Macro Minute: Xi Jinping Thought

I recently watched an interview with Saifedean Ammous and a supposed expert on China, Arnaud Bertrand. I was flabbergasted by the immense level of CCP apologetics and anti-American sentiment. While I agree that the USA has problems, it is beyond comprehension that a free market economist like Ammous would side with communists.

China Opening and Closing

I do mean communists. One of the first push-backs you'll hear when trying to properly label the CCP as communist is something like, 'oh no, they have opened up their economy and are mostly, if not more, capitalist than the US.' It is true that starting in 1978 under Deng Xiaoping, China opened up to outside investment, and over the next several decades under Jiang Zemin and Hu Jintao China expanded the role of the market in the Chinese economy. However, under Xi Jinping Marxist-Leninism has returned.

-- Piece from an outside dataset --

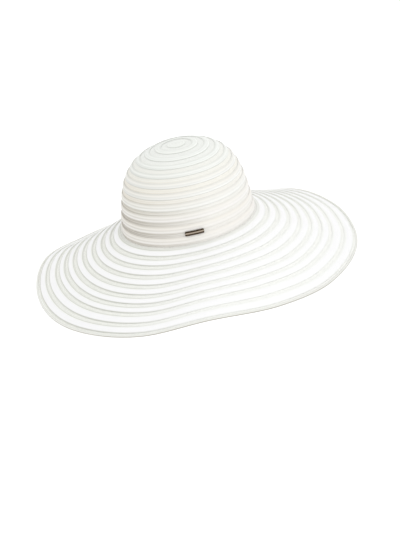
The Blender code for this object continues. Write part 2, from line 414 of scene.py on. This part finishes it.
def dress(piece, slot, *nodes):
    """The piece stands for these solids and rides on the hat's one body."""
    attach(piece, "root")
    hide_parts(*nodes)


# %% [markdown]
# ## Finishes
#
# Cloth looks like cloth when three things are right: the weave, the soft sheen
# that comes from loose fibres, and the light that passes through. The helpers below keep
# each finish short. A weave is two waves, one along the ribbon and one across it, and the
# map in metres gives them their real pitch.

# %% Node helpers
def new_finish(name, roughness, sheen):
    material = bpy.data.materials.new(name)
    material.use_nodes = True
    shader = material.node_tree.nodes["Principled BSDF"]
    shader.inputs["Roughness"].default_value = roughness
    shader.inputs["Sheen Weight"].default_value = sheen
    shader.inputs["Sheen Roughness"].default_value = 0.4
    return material, material.node_tree.nodes, material.node_tree.links, shader


def math_node(nodes, links, kind, *values, clamp=False):
    node = nodes.new("ShaderNodeMath")
    node.operation = kind
    node.use_clamp = clamp
    for socket, value in zip(node.inputs, values):
        if isinstance(value, (int, float)):
            socket.default_value = value
        else:
            links.new(value, socket)
    return node.outputs[0]


def cloth_place(nodes, links):
    """Metres along and across the piece, from its map."""
    where = nodes.new("ShaderNodeUVMap")
    where.uv_map = "cloth"
    split = nodes.new("ShaderNodeSeparateXYZ")
    links.new(where.outputs[0], split.inputs[0])
    return where.outputs[0], split.outputs[0], split.outputs[1]


def wave(nodes, links, distance, pitch):
    """A smooth wave from 0 to 1 with this pitch in metres."""
    turned = math_node(nodes, links, "MULTIPLY", distance, 2 * math.pi / pitch)
    swing = math_node(nodes, links, "SINE", turned)
    return math_node(nodes, links, "MULTIPLY_ADD", swing, 0.5, 0.5)


def blend_colours(nodes, links, share, first, second):
    mix = nodes.new("ShaderNodeMix")
    mix.data_type = "RGBA"
    for socket, value in ((mix.inputs[0], share), (mix.inputs[6], first), (mix.inputs[7], second)):
        if isinstance(value, tuple):
            socket.default_value = (*value, 1.0)
        elif isinstance(value, float):
            socket.default_value = value
        else:
            links.new(value, socket)
    return mix.outputs[2]


def streaks(nodes, links, place, along, across, detail=2.0):
    """Soft uneven colour, drawn out along the ribbon. along and across: sizes in metres."""
    stretch = nodes.new("ShaderNodeMapping")
    stretch.inputs["Scale"].default_value = (1 / along, 1 / across, 1)
    noise = nodes.new("ShaderNodeTexNoise")
    noise.inputs["Scale"].default_value = 1.0
    noise.inputs["Detail"].default_value = detail
    links.new(place, stretch.inputs[0])
    links.new(stretch.outputs[0], noise.inputs["Vector"])
    return noise.outputs[0]


def add_bump(nodes, links, shader, height, depth):
    bump = nodes.new("ShaderNodeBump")
    bump.inputs["Strength"].default_value = 0.8
    bump.inputs["Distance"].default_value = depth
    links.new(height, bump.inputs["Height"])
    links.new(bump.outputs[0], shader.inputs["Normal"])


# %% [markdown]
# ### Ribbon
#
# The ribbon is a fine ribbed band, ivory white and a little glossy. Its ribs run across
# it. Both edges are sewn over with a green-grey thread, which draws the fine double lines of
# the hat, and beside the threads the white turns a little creamier. On the crown each
# row takes a tint from what lies behind it, and the left side is darker than the right as
# painted shade, so the colours come in as arguments. Each ribbon also carries painted shade
# towards its lower edge, and its threads are painted darker on the shaded side of the hat.

# %% Ribbon finish
RIB_PITCH = 0.0009
RIB_DEPTH = 0.00012
STREAK_LENGTH = 0.05
STREAK_WIDTH = 0.0009
THREAD_CORE = 0.6
LOWER_SHADE = 0.55
STREAK_RELIEF = 0.6


def slope_between(nodes, links, distance, start, end):
    """0 before start, 1 after end, and straight between them."""
    shifted = math_node(nodes, links, "SUBTRACT", distance, start)
    return math_node(nodes, links, "DIVIDE", shifted, end - start, clamp=True)


def side_shade_share(nodes, links, side):
    """0 up to the first distance from the hat's middle in a direction, 1 beyond the second; the mask of
    painted side shade.
    """
    direction, start, end = side
    where = nodes.new("ShaderNodeTexCoord")
    reach = nodes.new("ShaderNodeVectorMath")
    reach.operation = "DOT_PRODUCT"
    reach.inputs[1].default_value = direction
    links.new(where.outputs["Object"], reach.inputs[0])
    return slope_between(nodes, links, reach.outputs["Value"], start, end)


def fine_lines(nodes, links, across, soft, pitch, strength):
    """Fine lines along the piece that come and go."""
    lines = wave(nodes, links, across, pitch)
    uneven = math_node(nodes, links, "MULTIPLY", lines, soft)
    return math_node(nodes, links, "MULTIPLY", uneven, strength)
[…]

Xi does not hide it. Quoting now from Kevin Rudd, former Prime Minister of Australia:

Xi has brought that era of pragmatic, nonideological governance to a crashing halt. In its place, he has developed a new form of Marxist nationalism that now shapes the presentation and substance of China’s politics, economy, and foreign policy. In doing so, Xi is not constructing theoretical castles in the air to rationalize decisions that the CCP has made for other, more practical reasons. Under Xi, ideology drives policy more often than the other way around. Xi has pushed politics to the Leninist left, economics to the Marxist left, and foreign policy to the nationalist right. He has reasserted the influence and control the CCP exerts over all domains of public policy and private life, reinvigorated state-owned enterprises, and placed new restrictions on the private sector. Meanwhile, he has stoked nationalism by pursuing an increasingly assertive foreign policy, turbocharged by a Marxist-inspired belief that history is irreversibly on China’s side and that a world anchored in Chinese power would produce a more just international order. In short, Xi’s rise has meant nothing less than the return of Ideological Man.
Source: Asia Society
In his published writings, Xi deploys historical materialism to position the Chinese revolution in world history in a context in which China’s move to a more advanced stage of socialism necessarily accompanies the decline of capitalist systems. Through the lens of dialectical materialism, he portrays his agenda as a step forward in an ever-intensifying contest between the CCP and reactionary forces at home (an arrogant private sector, Western-influenced nongovernmental organizations, religious movements) and abroad (the United States and its allies).

Xi Jinping Thought in Action

Xi's direction for China is elucidated in his ongoing work, 'Xi Jinping Thought,' now on its third volume. The Wikipedia article whitewashes the topic, but does at least include this gem from his 14 Commitments:

7. "Practise socialist core values", including Marxism–Leninism and socialism with Chinese characteristics.

In 2019, Xi rolled out a new education plan with the goal "to gain theoretical learning and to be baptized in ideology and politics.” They implemented Marxism to be taught in schools throughout China. The BBC reported in 2021:

"Xi Jinping thought" will help "teenagers establish Marxist beliefs", said the Ministry of Education (MOE) in new guidelines.

The ideology will be integrated from primary school up to university.

It is no wonder that their economy started to fall apart during this time as well. We can see the reassertion of communism on two fronts; politically through Leninism and economically through Marxism. A great example of these two prongs in action is the year 2020. In that year the CCP crushed the "one country, two systems" agreement in Hong Kong over an extradition law that opened up activists, human rights lawyers, and journalists to extradition to mainland China. That was also the year that the infamous 3 Red Lines were introduced, crippling the real estate industry, from which it has never recovered.

3rd Plenum

In a recent tweet thread by China expert Henry Gao about the language used in the CCP's treatment of the market economy in the all important Third Plenum documents, brilliantly demonstrates this shift.

  • 1993: "market to play a fundamental role in resource allocation."
  • 2003: "give full play to the fundamental role of the market in resource allocation to a greater extent."
  • 2013: "economic reform is to properly handle the relationship between the government and the market." (Xi's first year, and the market is already starting to be pushed aside)
  • 2024: "create a fairer and more dynamic market environment, optimize the efficiency of resource allocation and maximize benefits [to] better maintain market order, make up for market failure."

He sums it up in this last tweet:

We only have to look to history to see what comes next. Many pseudo-intellectuals who think China is on the rise and has only the purest of intentions are dangerously wrong. What lies ahead for China is a communist revolution 2.0. It's no wonder so many people and so much capital want to flee. These CCP apologists need to read 'Gulag Archipelago' by Aleksandr Solzhenitsyn or 'The White Pill' by Michael Malice.

China is a Marxist-Leninist country ruled by the CCP. Ammous should rethink his support.